The protagonists are unlikable because mental illness is unlikable, uncomfortable, and disconcerting. I am not condoning the behavior of Esther, who hurt her mother and friends on the road to recovery. I will also never support how the woman in All Fours blew up her life for no good reason and still faced no consequences. But without works of fiction like this—where, within the safety and plausible deniability of fiction, women can finally be open and honest about what’s in their hearts—these conversations wouldn’t happen. It may come across as ‘unlikable’ to me or provocative, sensational, and inappropriate to others, but it will hopefully help us identify cries for help among our own friends and family.
Every time we are frustrated with a friend’s inexplicable personality change, their tendency to consistently cancel plans , self-retreat, or sabotage their lives, we will recognize them in these novels and give them the support we can—despite how frustrating it may seem. In the end, I feel for Sylvia Plath, who immortalized her helplessness through this work and who succumbed to her mental illness, never receiving the happy ending Esther did. I also feel for Miranda July, who may not need my pity but definitely has my concern after I did a deep dive and realized how truly close to life this book actually is. I hope these protagonists, their authors, and everyone suffering from depression feel seen and find the happy ending they deserve.
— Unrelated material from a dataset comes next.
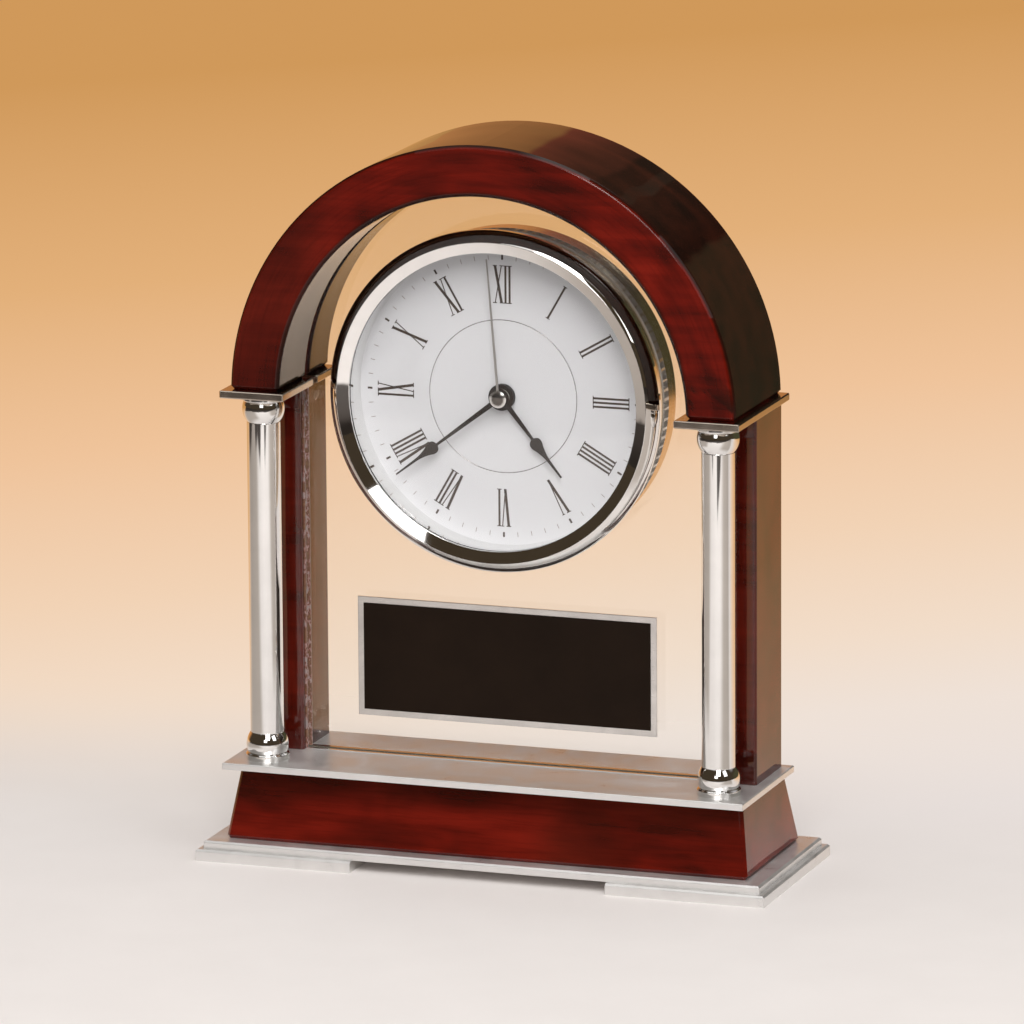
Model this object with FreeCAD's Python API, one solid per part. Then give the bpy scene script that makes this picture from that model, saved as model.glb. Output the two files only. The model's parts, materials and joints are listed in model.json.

The Bell Jar was initially not met with success and only gained its current cult classic status after her husband, Ted Hughes, advocated for an American publication. This is why I feel, that despite my personal feelings, All Fours, a book that has shocked audiences with its bold scenes and its polarizing discussions (including several in my own book club), will likely become a classic of sorts in the future, irrespective of how poorly parts of it may age.
As for me, I’m glad to have read these books once so that I could understand depression better and be part of important discourses around these books. There’s no part of these books I’ll ever re-read or subsequent screen adaptations I will ever watch, but I understand their place in society and that’s more than enough for me.